I developed a new role in my new family — that of warrior. I became the Grand Protectress of the Breakers of Unnecessary Rules.

Obviously, I’m exaggerating. But the change in my role was profound, and I didn’t like it. It was hard to reconcile this flamethrower I had become with the balm-spreader I had been before. 

And it seemed so unnecessary to me. Not only did my kid not need all these rules, it forced his brother into the difficult role of diplomat. This poor kid spent his life making peace between all the factions in our family. Although I knew that my methods of parenting seemed wrong to my husband, I simply could not accept his. 

My husband and I had some stormy days that my parents and sisters witnessed. But true to themselves, they never said a word. They put their heads down and skittered into the corners. 

I wished they would have said something. For all their tentative grip on the bright, hard world, they were kind and tolerant people, and I’m sure they were confused and saddened by the firestorms they saw in my new family. 

But they never intervened or spoke up. It wasn’t who they were, I knew, because it wasn’t who I had been, either. Were they horrified at who I had become? New families apparently create new roles. Who knew who my mother and my father had been in their first families?

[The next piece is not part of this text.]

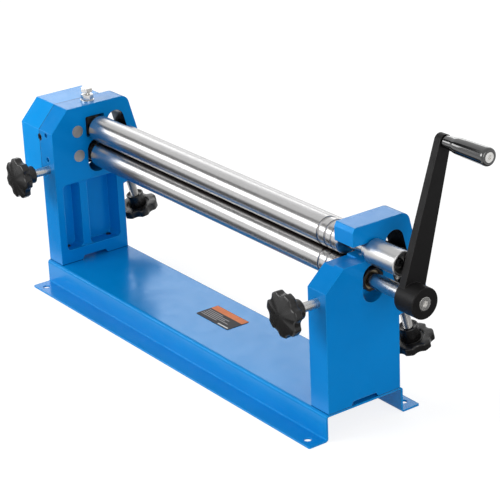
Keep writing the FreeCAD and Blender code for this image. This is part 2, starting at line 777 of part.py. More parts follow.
def make_knob(start, direction, phase):
    """A star knob whose hub starts at a point and runs along a direction, turned by a phase in degrees."""
    top = knob_hub_length + knob_body
    body = Part.makeCylinder(knob_radius, knob_body, Vector(0, 0, knob_hub_length))
    valley_centre = knob_radius - knob_valley_depth + knob_valley_radius
    for lobe in range(knob_lobes):
        turn = 2 * math.pi * lobe / knob_lobes
        centre = Vector(valley_centre * math.cos(turn), valley_centre * math.sin(turn), knob_hub_length - 1)
        body = body.cut(Part.makeCylinder(knob_valley_radius, knob_body + 2, centre))
    uprights = [edge for edge in body.Edges
                if edge.BoundBox.XLength < 1e-6 and edge.BoundBox.YLength < 1e-6]
    body = body.makeFillet(knob_edge, uprights)
    face_edges = [edge for edge in body.Edges if edge.BoundBox.ZMin > top - 1e-3]
    body = body.makeFillet(knob_edge * 0.6, face_edges)
    sunk = Part.makeCylinder(knob_recess_radius, knob_recess_depth, Vector(0, 0, knob_hub_length))
    hub = Part.makeCylinder(knob_hub_radius, knob_hub_length + knob_recess_depth + 1)
    body = body.cut(sunk).fuse(hub).removeSplitter()
    body = body.cut(Part.makeCylinder(knob_cup_radius, knob_cup_depth))
    body = body.cut(Part.makeCylinder(screw_radius, knob_screw_depth + 1, Vector(0, 0, -1)))
    turn = FreeCAD.Rotation(Z_AXIS, Vector(*direction)).multiply(FreeCAD.Rotation(Z_AXIS, phase))
    body.Placement = FreeCAD.Placement(Vector(*start), turn)
    return body


# ---- gears --------------------------------------------------------------------------------------

def involute_turn(base, radius):
    """The polar angle of an involute from its start to a radius."""
    roll = math.sqrt(max((radius / base) ** 2 - 1, 0.0))
    return roll - math.atan(roll)


def gear_outline(teeth, centre, phase):
    """(y, z) points of an involute gear with one tooth centred on the phase angle."""
    pitch = gear_module * teeth / 2
    base = pitch * math.cos(math.radians(pressure_angle))
    tip = pitch + tooth_addendum * gear_module
    root = pitch - tooth_dedendum * gear_module
    half_tooth = (math.pi * gear_module / 2 - tooth_thinning) / (2 * pitch)
    start = max(base, root)
    flank = [start + (tip - start) * step / 4 for step in range(5)]
    points = []
    for tooth in range(teeth):
        middle = phase + 2 * math.pi * tooth / teeth
        sides = []
        for radius in flank:
            half = half_tooth + involute_turn(base, pitch) - involute_turn(base, radius)
            sides.append((radius, half))
        low_half = sides[0][1]
        rising = [(root, -low_half)] + [(radius, -half) for radius, half in sides]
        falling = [(radius, half) for radius, half in reversed(sides)] + [(root, low_half)]
        for radius, half in rising + falling:
            if points and radius == root == points[-1][2] and half == points[-1][3]:
                continue
            y = centre[0] + radius * math.cos(middle + half)
            z = centre[1] + radius * math.sin(middle + half)
            points.append((y, z, radius, half))
    return [(y, z) for y, z, _, _ in points]


def mesh_phase(teeth, centre, phase, other_teeth, other_centre):
    """The phase that puts the other gear's gap over this gear's tooth on the line of centres."""
    line = math.atan2(other_centre[1] - centre[1], other_centre[0] - centre[0])
    offset = (phase - line) % (2 * math.pi / teeth)
    return line + math.pi - offset * teeth / other_teeth + math.pi / other_teeth


def make_gear(teeth, centre, phase, bore):
    body = plate(gear_outline(teeth, centre, phase), -gear_far, -gear_plane)
    return body.cut(rod(bore, (-gear_far - 1, *centre), (-gear_plane + 1, *centre)))


lower_gear_centre = (roll_y, lower_roll_z)
lower_idler_centre = (idler_y, lower_idler_z)
upper_idler_centre = (idler_y, upper_idler_z)
upper_gear_centre = (roll_y, upper_roll_z)
lower_gear_middle = (roll_y, lower_roll_z + (lower_roll_lift - lower_roll_drop) / 2)
lower_gear_phase = math.pi
lower_idler_phase = mesh_phase(roll_gear_teeth, lower_gear_middle, lower_gear_phase,
                               idler_teeth, lower_idler_centre)
upper_idler_phase = mesh_phase(idler_teeth, lower_idler_centre, lower_idler_phase,
                               idler_teeth, upper_idler_centre)
upper_gear_phase = mesh_phase(idler_teeth, upper_idler_centre, upper_idler_phase,
                              roll_gear_teeth, upper_gear_centre)


def make_idler_stud(z):
    shoulder = -gear_plane + 0.5
    stud = rod(idler_stud_radius, (-inner_face, idler_y, z), (shoulder, idler_y, z))
    pin_end = -gear_far - 2 * idler_ring - 1
    return stud.fuse(rod(idler_pin_radius, (shoulder, idler_y, z), (pin_end, idler_y, z))).removeSplitter()


def make_idler_rings():
    start = -gear_far - 0.3
    return [ring(idler_ring_radius, idler_pin_radius, (start, idler_y, z), (start - idler_ring, idler_y, z))
            for z in (upper_idler_z, lower_idler_z)]


def make_gear_washer(z):
    return ring(gear_washer_radius, m5_radius + sliding_gap, (-gear_far - gear_washer, roll_y, z),
                (-gear_far, roll_y, z))


def make_gear_screw(z):
    seat = (-gear_far - gear_washer, roll_y, z)
    return socket_screw(m5_radius, m5_head_radius, m5_head, m5_socket, seat, (1, 0, 0), m5_engagement)


# ---- release sleeve -----------------------------------------------------------------------------

def make_sleeve():
    shoulder = outer_face + sleeve_gap
    centre = (roll_y, upper_roll_z)
    body = rod(sleeve_radius, (shoulder, *centre), (sleeve_end, *centre))
    rims = [edge for edge in body.Edges if edge.BoundBox.XLength < 1e-6]
    body = body.makeChamfer(sleeve_chamfer, rims)
    neck = rod(sleeve_neck_radius, (shoulder - sleeve_neck_length, *centre), (shoulder, *centre))
    body = body.fuse(neck).removeSplitter()
    bore_start = shoulder - sleeve_neck_length - 1
    body = body.cut(rod(sleeve_journal_radius + running_gap, (bore_start, *centre), (sleeve_end, *centre)))
    return body.cut(rod(sleeve_hollow_radius, (sleeve_end - sleeve_hollow_depth, *centre),
                        (sleeve_end + 1, *centre)))


def make_retainer_washer():
    return ring(retainer_washer_radius, m5_radius + sliding_gap, (retainer_start, roll_y, upper_roll_z),
                (retainer_start + retainer_washer, roll_y, upper_roll_z))


def make_retainer_screw():
    seat = (retainer_start + retainer_washer, roll_y, upper_roll_z)
    return socket_screw(m5_radius, m5_head_radius, m5_head, m5_socket, seat, (-1, 0, 0), m5_engagement)


# ---- crank --------------------------------------------------------------------------------------

def grip_place(x):
    centre = Vector(x, roll_y, lower_roll_z) + crank_direction * crank_length
    return (centre.x, centre.y, centre.z)


def make_crank_arm():
    hub_centre = Vector(crank_start, roll_y, lower_roll_z)
    end_centre = Vector(*grip_place(crank_start))
    side = X_AXIS.cross(crank_direction)
    corners = [hub_centre + side * crank_half_width_low, end_centre + side * crank_half_width_high,
               end_centre - side * crank_half_width_high, hub_centre - side * crank_half_width_low]
    bar = Part.Face(Part.makePolygon(corners + corners[:1])).extrude(Vector(crank_arm_thickness, 0, 0))
    eye = rod(crank_half_width_high, grip_place(crank_start), grip_place(crank_arm_face))
    hub = rod(crank_hub_radius, hub_centre, (crank_end, roll_y, lower_roll_z))
    arm = bar.fuse(eye).fuse(hub).removeSplitter()
    rims = [edge for edge in arm.Edges if abs(edge.BoundBox.XMin - crank_end) < 1e-6]
    arm = arm.makeFillet(edge_round, rims)
    seat_end = crank_start + crank_seat_length
    centre = (roll_y, lower_roll_z)
    arm = arm.cut(rod(crank_seat_radius + running_gap, (crank_start - 1, *centre), (seat_end, *centre)))
    arm = arm.cut(rod(m8_radius + sliding_gap, (seat_end - 1, *centre), (crank_end, *centre)))
    arm = arm.cut(rod(crank_screw_head_radius + sliding_gap, (crank_end - crank_screw_head, *centre),
                      (crank_end + 1, *centre)))
    arm = arm.cut(crank_key())
    return arm.cut(rod(spindle_radius, grip_place(crank_start - 1), grip_place(crank_arm_face + 1)))


def make_crank_screw():
    seat = (crank_end - crank_screw_head, roll_y, lower_roll_z)
    length = seat[0] - (crank_start + crank_seat_length - m5_engagement + 1)
    return socket_screw(m8_radius, crank_screw_head_radius, crank_screw_head, m8_socket, seat, (-1, 0, 0),
                        length)


def make_grip():
    start = crank_arm_face + grip_gap
    radii = ((0.0, grip_neck_radius), (2.0, grip_neck_radius), (5.0, grip_low_radius),
             (grip_length - 2.0, grip_high_radius), (grip_length, grip_high_radius - 1.5))
    x0, y0, z0 = grip_place(start)
    points = [Vector(x0, y0, z0)]
    points += [Vector(x0 + x, y0, z0 + radius) for x, radius in radii]
    points.append(Vector(x0 + grip_length, y0, z0))
    face = Part.Face(Part.makePolygon(points + points[:1]))
    body = face.revolve(Vector(x0, y0, z0), X_AXIS, 360)
    end = start + grip_length
    body = body.cut(rod(spindle_radius + running_gap, grip_place(start - 1), grip_place(end + 1)))
    return body.cut(rod(spindle_head_radius + sliding_gap, grip_place(end - spindle_head - sliding_gap),
                        grip_place(end + 1)))


def make_spindle():
    end = crank_arm_face + grip_gap + grip_length
    seat = grip_place(end - spindle_head)
    return socket_screw(spindle_radius, spindle_head_radius, spindle_head, m5_socket, seat, (-1, 0, 0),
                        seat[0] - crank_start)


# ---- write every sub-part -----------------------------------------------------------------------

os.makedirs("parts", exist_ok=True)

save("base_channel", make_base())
save("label_plate", make_label())
save("left_frame", make_left_frame())
save("right_frame", make_right_frame())
save("gear_cover", make_gear_cover())
save("cover_screws", *make_cover_screws())
save("cover_seam_screw", make_seam_screw())
frame_bolts, frame_washers = make_frame_bolts()
save("frame_bolts", *frame_bolts)
save("frame_washers", *frame_washers)
save("stud_set_screws", *make_stud_set_screws())

save("upper_bearing_block", make_upper_block())
save("pivot_bolt", make_pivot_bolt())
save("pivot_washer", make_pivot_washer())
save("pivot_jam_nut", make_pivot_nut())

save("upper_roll", make_upper_roll())
save("upper_roll_neck", make_upper_roll_neck())
save("lower_roll", make_lower_roll())
save("rear_roll", make_rear_roll())

save("upper_roll_gear", make_gear(roll_gear_teeth, upper_gear_centre, upper_gear_phase,
                                  gear_seat_radius + running_gap).cut(gear_key(upper_roll_z)))
save("lower_roll_gear", make_gear(roll_gear_teeth, lower_gear_centre, lower_gear_phase,
                                  gear_seat_radius + running_gap).cut(gear_key(lower_roll_z)))
save("upper_idler_gear", make_gear(idler_teeth, upper_idler_centre, upper_idler_phase,
                                   idler_pin_radius + running_gap))
save("lower_idler_gear", make_gear(idler_teeth, lower_idler_centre, lower_idler_phase,
                                   idler_pin_radius + running_gap))
save("upper_idler_stud", make_idler_stud(upper_idler_z))
save("lower_idler_stud", make_idler_stud(lower_idler_z))
save("idler_rings", *make_idler_rings())
for level, roll_z in (("upper", upper_roll_z), ("lower", lower_roll_z)):
    save(level + "_gear_key", gear_key(roll_z))
    save(level + "_gear_washer", make_gear_washer(roll_z))
    save(level + "_gear_screw", make_gear_screw(roll_z))

save("release_sleeve", make_sleeve())
save("sleeve_retainer_washer", make_retainer_washer())
save("sleeve_retainer_screw", make_retainer_screw())

for name, side in (("left", -1), ("right", 1)):
    save(name + "_lower_block", make_lower_block(side))
    save(name + "_lower_bush", make_lower_bush(side))
    save(name + "_rear_block", make_rear_block(side))
    save(name + "_rear_bush", make_rear_bush(side))
    save(name + "_front_screw", make_front_screw(side))
    save(name + "_front_knob", make_knob((side * frame_middle, -front_knob_back, front_screw_z),
                                           (0, -1, 0), front_knob_turns[side]))
    save(name + "_rear_screw", make_rear_screw(side))
    save(name + "_rear_knob", make_knob(rear_point(side * frame_middle, rear_knob_start),
                                          rear_down, rear_knob_turns[side]))

save("crank_arm", make_crank_arm())
save("crank_key", crank_key())
save("crank_screw", make_crank_screw())
save("grip_spindle", make_spindle())
save("grip", make_grip())
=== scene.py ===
import math

import bmesh
import bpy
from mathutils import Matrix, Vector


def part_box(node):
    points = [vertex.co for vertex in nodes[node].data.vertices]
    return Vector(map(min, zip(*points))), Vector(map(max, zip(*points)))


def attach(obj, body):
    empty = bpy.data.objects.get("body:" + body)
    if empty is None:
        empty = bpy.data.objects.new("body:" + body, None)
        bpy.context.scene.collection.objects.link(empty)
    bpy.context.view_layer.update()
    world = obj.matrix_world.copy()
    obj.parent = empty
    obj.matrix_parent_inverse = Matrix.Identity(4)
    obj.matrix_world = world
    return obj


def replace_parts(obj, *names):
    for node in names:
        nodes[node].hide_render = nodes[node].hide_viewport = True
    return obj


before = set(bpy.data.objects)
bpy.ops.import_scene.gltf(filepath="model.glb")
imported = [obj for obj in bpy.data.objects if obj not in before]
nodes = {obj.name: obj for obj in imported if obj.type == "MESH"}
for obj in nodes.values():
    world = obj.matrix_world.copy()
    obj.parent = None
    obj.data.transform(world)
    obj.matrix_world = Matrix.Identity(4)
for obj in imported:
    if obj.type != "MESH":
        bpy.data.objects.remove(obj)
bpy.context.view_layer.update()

MM = 0.001
X_AXIS = Vector((1, 0, 0))
Y_AXIS = Vector((0, 1, 0))
Z_AXIS = Vector((0, 0, 1))
SIDES = (("left", -1), ("right", 1))                 # name and sign of x

# ---- places in the CAD model (metres) -----------------------------------------------------------

SCREW_X = 254.25 * MM                                # middle of each end frame
ROLL_Y = 13.4 * MM                                   # axes of the two pinch rolls
FRONT_SCREW_Z = 147.0 * MM
FRONT_KNOB_Y = -68.0 * MM
REAR_LEAN = math.radians(15.0)
REAR_DOWN = Vector((0, math.sin(REAR_LEAN), -math.cos(REAR_LEAN)))
REAR_TOP = Vector((0, 41.5 * MM, 192.7 * MM))        # upper end of the rear slots' centre line
REAR_SLOT_LENGTH = 38.0 * MM
REAR_SLOT_RADIUS = 11.5 * MM
REAR_KNOB_START = 109.0 * MM                         # down the centre line from REAR_TOP

# dark joint lines: axis, where the line starts, where it is full
FOOT_JOINT = ("Z", 29.9 * MM, 29.3 * MM)             # the frames' feet on the base
COVER_JOINT = ("X", -269.6 * MM, -269.0 * MM)        # the gear cover on the left frame


# ---- node materials -----------------------------------------------------------------------------

NOISE_ROUGHNESS = 0.55
NOISE_STOPS = (0.3, 0.7)                             # noise values where a ramp starts and ends
BEVEL_SAMPLES = 6
EDGE_COSINES = (0.995, 0.80)                         # plain to rounded normal: no edge, full edge
MIX_FACTOR, MIX_FIRST, MIX_SECOND = 0, 6, 7          # input sockets of a mix node for colours
MIX_RESULT = 2                                       # and its output socket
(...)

For better or worse, we got through it all, and we did stay a family. Our former battles have now become the stuff of wedding toasts and humorous birthday reminiscences. To me, these lighthearted references are painful, but I am back to balm-spreading, so I sit and listen. Nowadays, I spend my time wondering about these new families I see forming, the ones my own kids are creating. Who will they be? Will the rule-breaker become a diplomat? Will the diplomat become a flamethrower?

And if I see one or the other in an unhappy place, will I — like my first family — hide my head and say nothing? Or will I use some of the incendiary skills learned from my second family to speak up and say my piece?